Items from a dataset
§

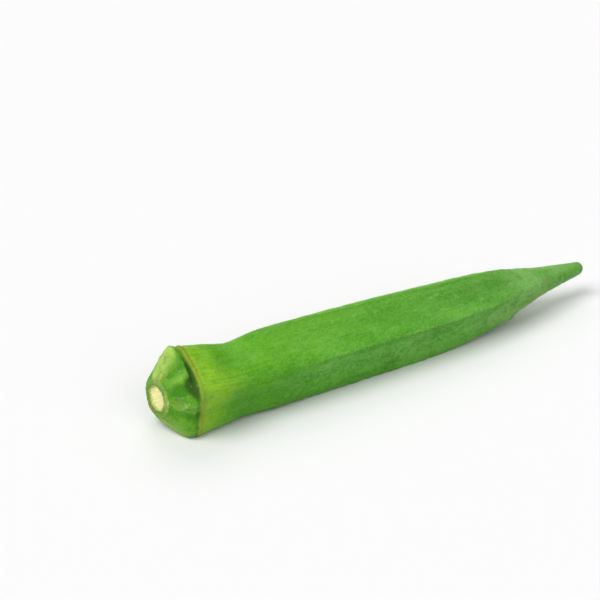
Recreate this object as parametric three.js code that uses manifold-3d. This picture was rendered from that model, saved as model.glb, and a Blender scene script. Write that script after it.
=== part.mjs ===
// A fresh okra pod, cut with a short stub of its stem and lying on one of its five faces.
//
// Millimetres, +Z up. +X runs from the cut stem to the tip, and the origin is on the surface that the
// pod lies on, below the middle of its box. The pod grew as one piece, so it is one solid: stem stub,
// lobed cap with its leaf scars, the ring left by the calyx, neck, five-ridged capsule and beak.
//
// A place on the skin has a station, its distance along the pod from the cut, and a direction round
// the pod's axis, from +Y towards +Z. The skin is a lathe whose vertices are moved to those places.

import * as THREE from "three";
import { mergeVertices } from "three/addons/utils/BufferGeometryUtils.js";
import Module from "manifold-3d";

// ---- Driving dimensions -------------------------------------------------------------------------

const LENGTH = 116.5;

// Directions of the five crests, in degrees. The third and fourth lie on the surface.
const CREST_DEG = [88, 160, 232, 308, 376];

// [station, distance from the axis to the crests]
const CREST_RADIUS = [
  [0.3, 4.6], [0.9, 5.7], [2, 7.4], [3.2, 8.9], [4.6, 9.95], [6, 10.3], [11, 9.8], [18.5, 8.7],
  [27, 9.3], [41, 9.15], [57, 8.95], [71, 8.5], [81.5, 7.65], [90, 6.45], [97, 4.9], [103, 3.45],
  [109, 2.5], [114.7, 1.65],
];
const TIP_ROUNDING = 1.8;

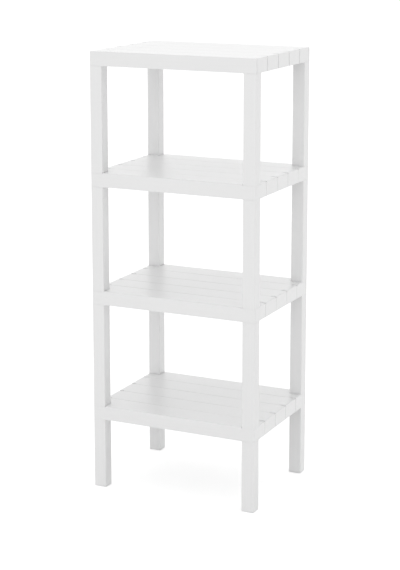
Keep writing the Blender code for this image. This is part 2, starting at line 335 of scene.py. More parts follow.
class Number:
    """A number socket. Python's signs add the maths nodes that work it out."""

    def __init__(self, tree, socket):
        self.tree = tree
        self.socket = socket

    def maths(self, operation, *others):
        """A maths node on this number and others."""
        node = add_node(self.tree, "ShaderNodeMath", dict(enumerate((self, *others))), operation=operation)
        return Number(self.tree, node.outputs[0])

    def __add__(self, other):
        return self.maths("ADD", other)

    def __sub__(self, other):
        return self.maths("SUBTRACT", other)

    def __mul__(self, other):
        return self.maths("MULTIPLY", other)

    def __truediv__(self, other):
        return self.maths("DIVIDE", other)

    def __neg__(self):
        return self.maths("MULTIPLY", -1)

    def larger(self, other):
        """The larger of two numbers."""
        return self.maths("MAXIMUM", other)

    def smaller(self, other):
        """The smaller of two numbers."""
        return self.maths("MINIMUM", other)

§

▸ **Directions**
Give an exact repetition of all the material.

▸ **Output**
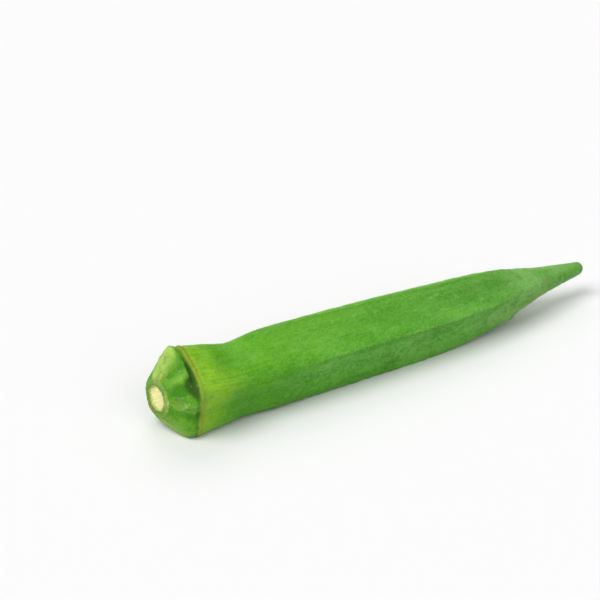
Recreate this object as parametric three.js code that uses manifold-3d. This picture was rendered from that model, saved as model.glb, and a Blender scene script. Write that script after it.
=== part.mjs ===
// A fresh okra pod, cut with a short stub of its stem and lying on one of its five faces.
//
// Millimetres, +Z up. +X runs from the cut stem to the tip, and the origin is on the surface that the
// pod lies on, below the middle of its box. The pod grew as one piece, so it is one solid: stem stub,
// lobed cap with its leaf scars, the ring left by the calyx, neck, five-ridged capsule and beak.
//
// A place on the skin has a station, its distance along the pod from the cut, and a direction round
// the pod's axis, from +Y towards +Z. The skin is a lathe whose vertices are moved to those places.

import * as THREE from "three";
import { mergeVertices } from "three/addons/utils/BufferGeometryUtils.js";
import Module from "manifold-3d";

// ---- Driving dimensions -------------------------------------------------------------------------

const LENGTH = 116.5;

// Directions of the five crests, in degrees. The third and fourth lie on the surface.
const CREST_DEG = [88, 160, 232, 308, 376];

// [station, distance from the axis to the crests]
const CREST_RADIUS = [
  [0.3, 4.6], [0.9, 5.7], [2, 7.4], [3.2, 8.9], [4.6, 9.95], [6, 10.3], [11, 9.8], [18.5, 8.7],
  [27, 9.3], [41, 9.15], [57, 8.95], [71, 8.5], [81.5, 7.65], [90, 6.45], [97, 4.9], [103, 3.45],
  [109, 2.5], [114.7, 1.65],
];
const TIP_ROUNDING = 1.8;

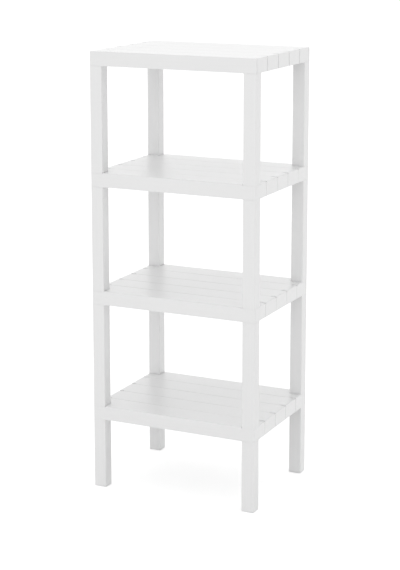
Keep writing the Blender code for this image. This is part 2, starting at line 335 of scene.py. More parts follow.
class Number:
    """A number socket. Python's signs add the maths nodes that work it out."""

    def __init__(self, tree, socket):
        self.tree = tree
        self.socket = socket

    def maths(self, operation, *others):
        """A maths node on this number and others."""
        node = add_node(self.tree, "ShaderNodeMath", dict(enumerate((self, *others))), operation=operation)
        return Number(self.tree, node.outputs[0])

    def __add__(self, other):
        return self.maths("ADD", other)

    def __sub__(self, other):
        return self.maths("SUBTRACT", other)

    def __mul__(self, other):
        return self.maths("MULTIPLY", other)

    def __truediv__(self, other):
        return self.maths("DIVIDE", other)

    def __neg__(self):
        return self.maths("MULTIPLY", -1)

    def larger(self, other):
        """The larger of two numbers."""
        return self.maths("MAXIMUM", other)

    def smaller(self, other):
        """The smaller of two numbers."""
        return self.maths("MINIMUM", other)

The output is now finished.